----- ENTRIES SHOWN
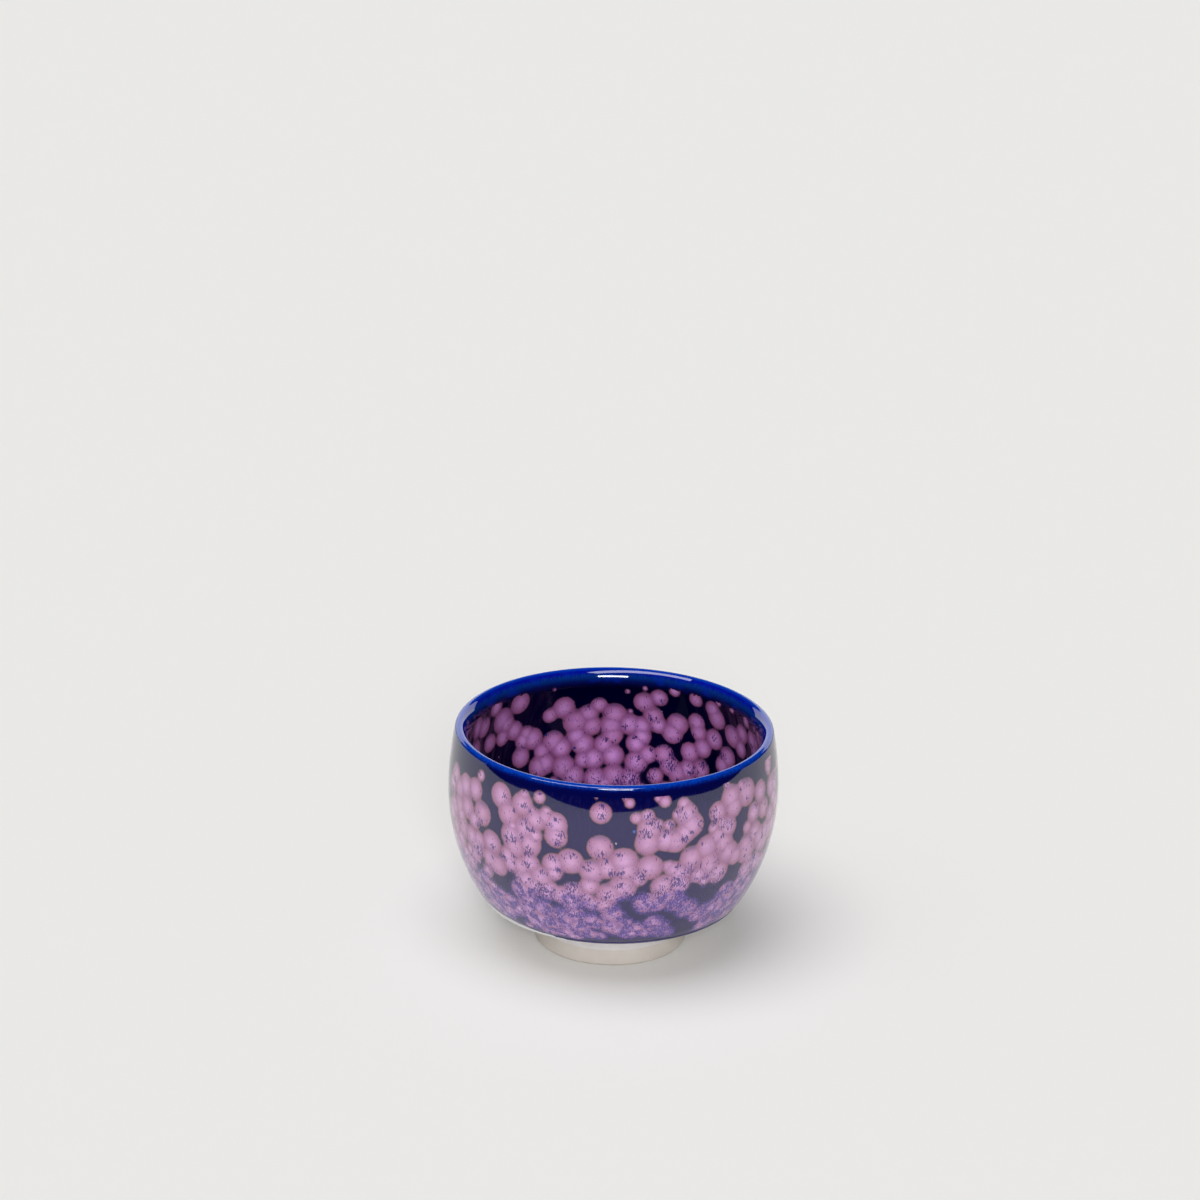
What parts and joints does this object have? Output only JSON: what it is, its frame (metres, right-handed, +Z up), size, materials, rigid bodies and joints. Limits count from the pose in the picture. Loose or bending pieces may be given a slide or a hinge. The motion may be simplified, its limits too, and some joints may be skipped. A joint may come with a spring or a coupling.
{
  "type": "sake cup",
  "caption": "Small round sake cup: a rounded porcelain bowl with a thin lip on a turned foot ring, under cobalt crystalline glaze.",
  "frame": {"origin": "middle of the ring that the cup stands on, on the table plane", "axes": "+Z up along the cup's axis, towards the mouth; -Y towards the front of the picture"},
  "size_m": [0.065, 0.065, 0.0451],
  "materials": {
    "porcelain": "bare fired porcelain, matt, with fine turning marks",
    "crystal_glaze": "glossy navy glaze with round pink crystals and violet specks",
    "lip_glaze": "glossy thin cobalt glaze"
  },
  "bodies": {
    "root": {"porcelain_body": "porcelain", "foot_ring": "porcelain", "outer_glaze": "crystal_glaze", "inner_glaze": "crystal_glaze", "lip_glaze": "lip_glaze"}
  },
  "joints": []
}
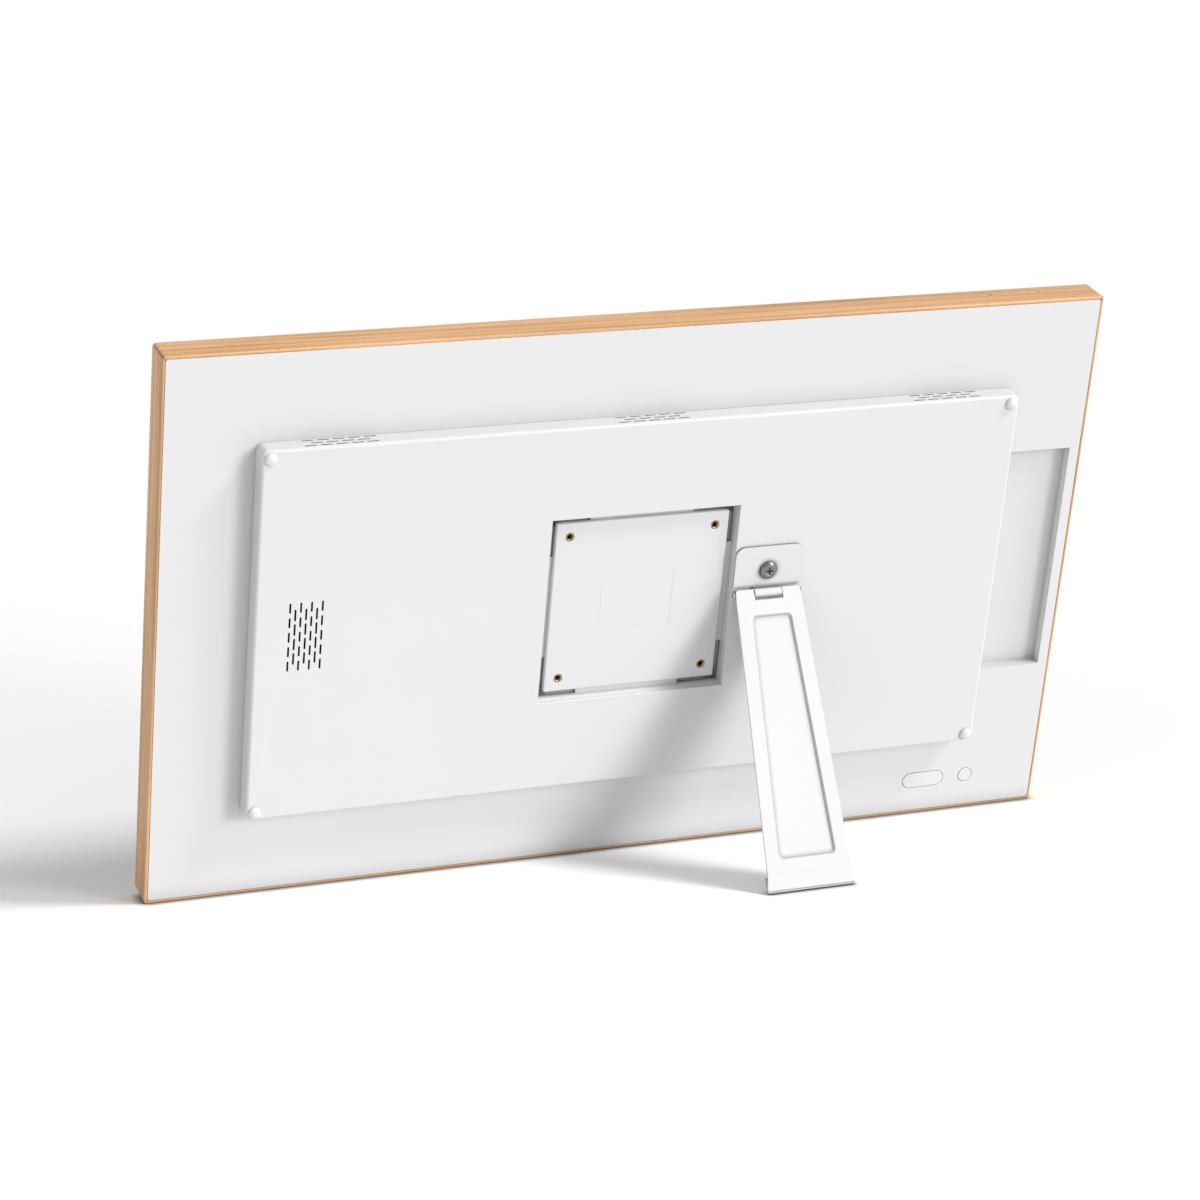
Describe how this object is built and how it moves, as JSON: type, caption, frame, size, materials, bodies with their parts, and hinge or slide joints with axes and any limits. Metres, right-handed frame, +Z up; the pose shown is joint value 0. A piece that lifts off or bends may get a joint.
----------
* _WHAT TO PRODUCE_
Write out the data again, exactly and in full.

* _RESULT FOR THIS EXERCISE_
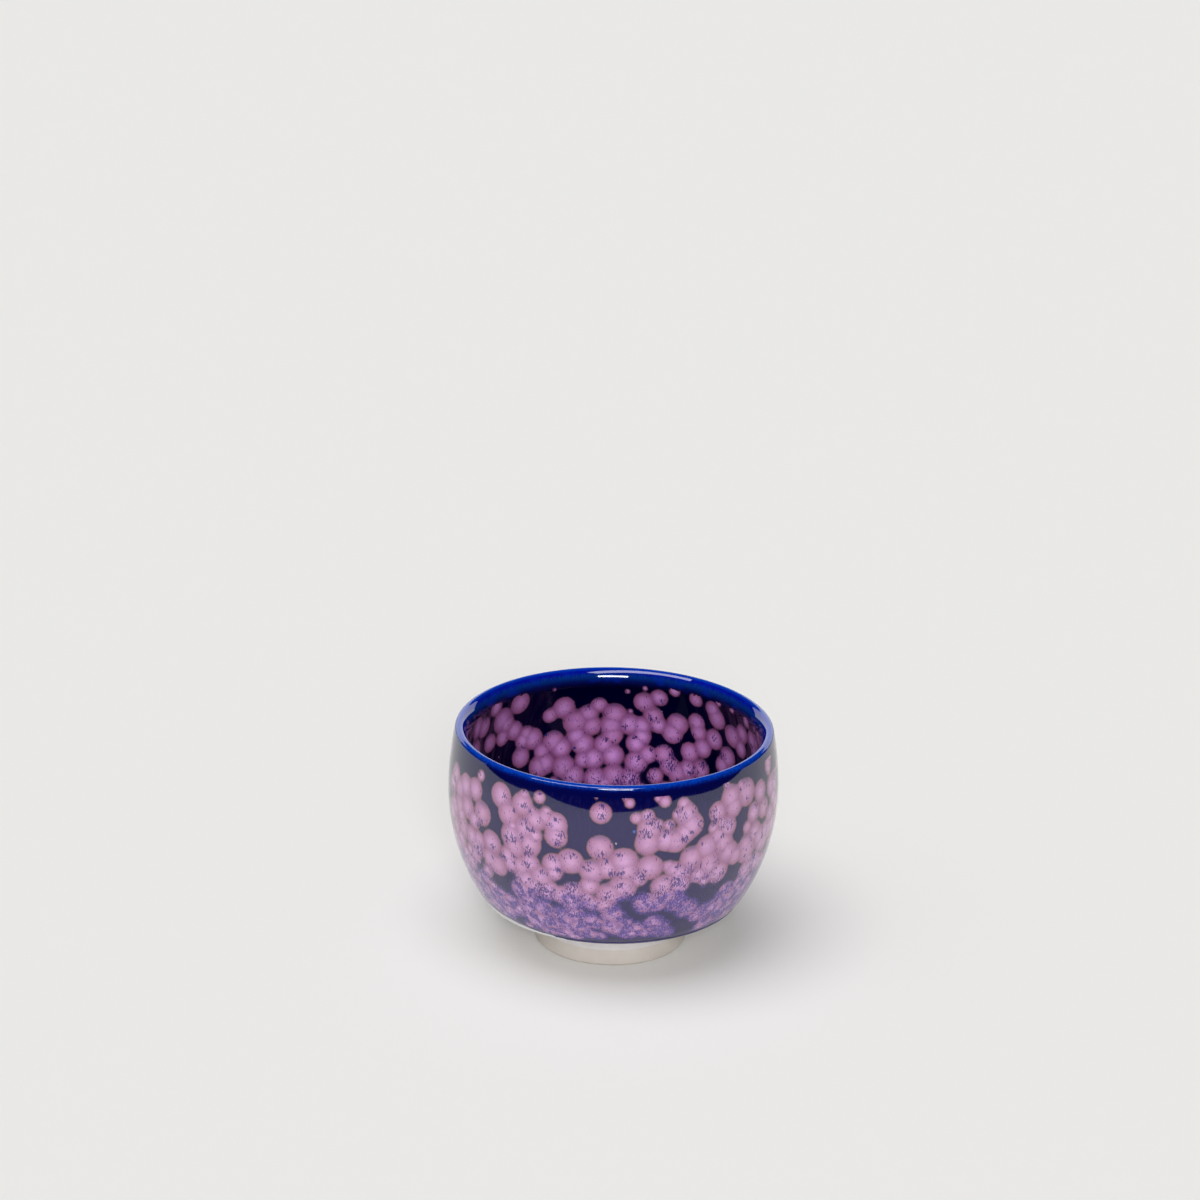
What parts and joints does this object have? Output only JSON: what it is, its frame (metres, right-handed, +Z up), size, materials, rigid bodies and joints. Limits count from the pose in the picture. Loose or bending pieces may be given a slide or a hinge. The motion may be simplified, its limits too, and some joints may be skipped. A joint may come with a spring or a coupling.
{
  "type": "sake cup",
  "caption": "Small round sake cup: a rounded porcelain bowl with a thin lip on a turned foot ring, under cobalt crystalline glaze.",
  "frame": {"origin": "middle of the ring that the cup stands on, on the table plane", "axes": "+Z up along the cup's axis, towards the mouth; -Y towards the front of the picture"},
  "size_m": [0.065, 0.065, 0.0451],
  "materials": {
    "porcelain": "bare fired porcelain, matt, with fine turning marks",
    "crystal_glaze": "glossy navy glaze with round pink crystals and violet specks",
    "lip_glaze": "glossy thin cobalt glaze"
  },
  "bodies": {
    "root": {"porcelain_body": "porcelain", "foot_ring": "porcelain", "outer_glaze": "crystal_glaze", "inner_glaze": "crystal_glaze", "lip_glaze": "lip_glaze"}
  },
  "joints": []
}
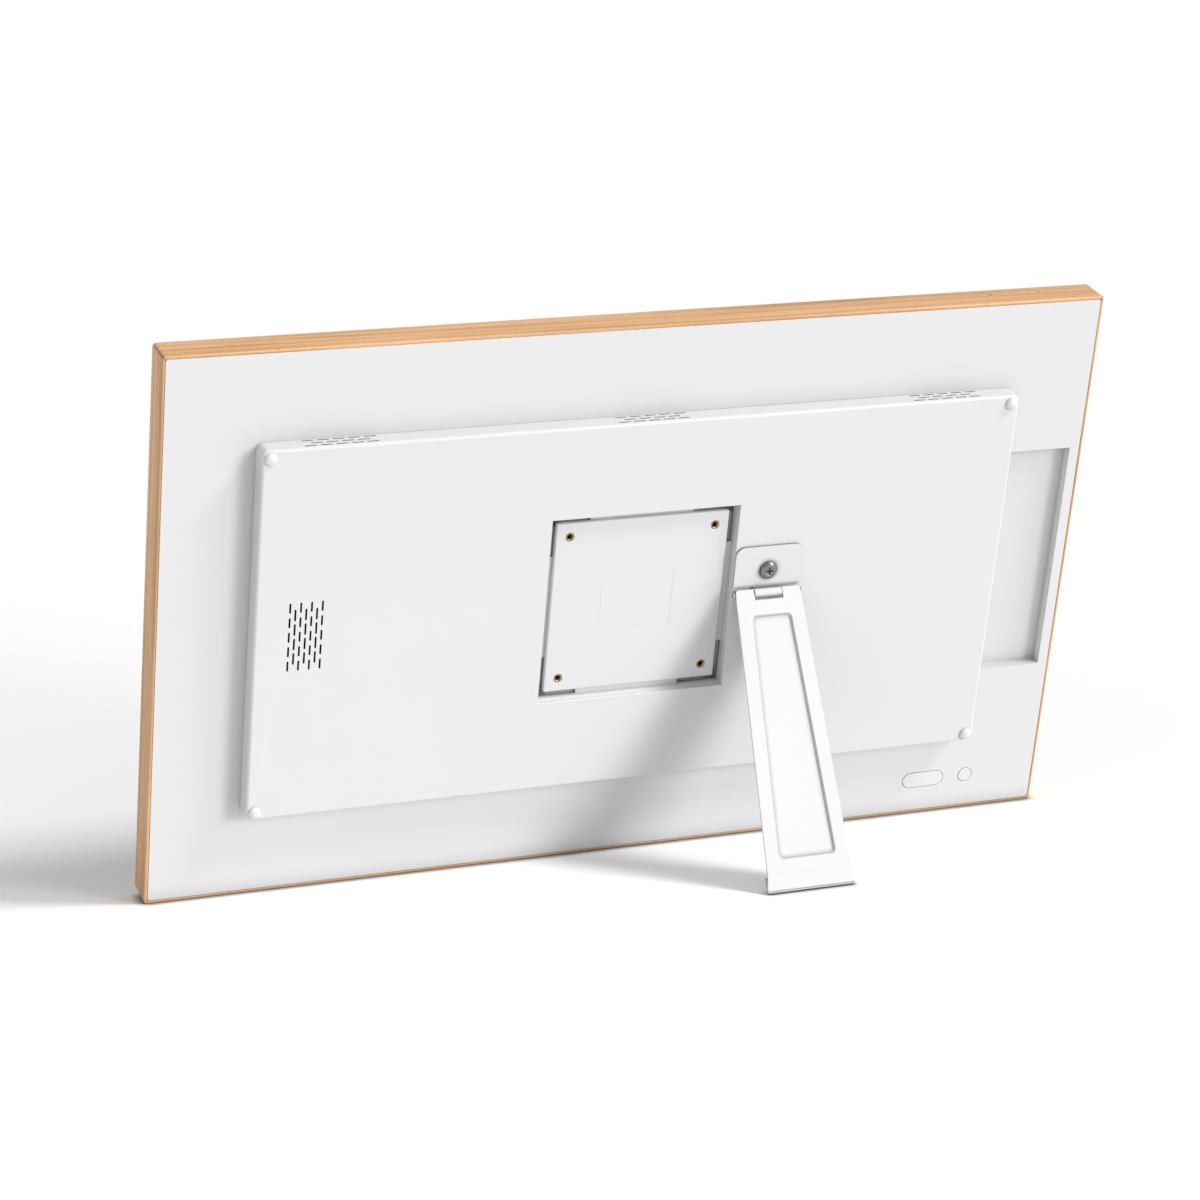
Describe how this object is built and how it moves, as JSON: type, caption, frame, size, materials, bodies with their parts, and hinge or slide joints with axes and any limits. Metres, right-handed frame, +Z up; the pose shown is joint value 0. A piece that lifts off or bends may get a joint.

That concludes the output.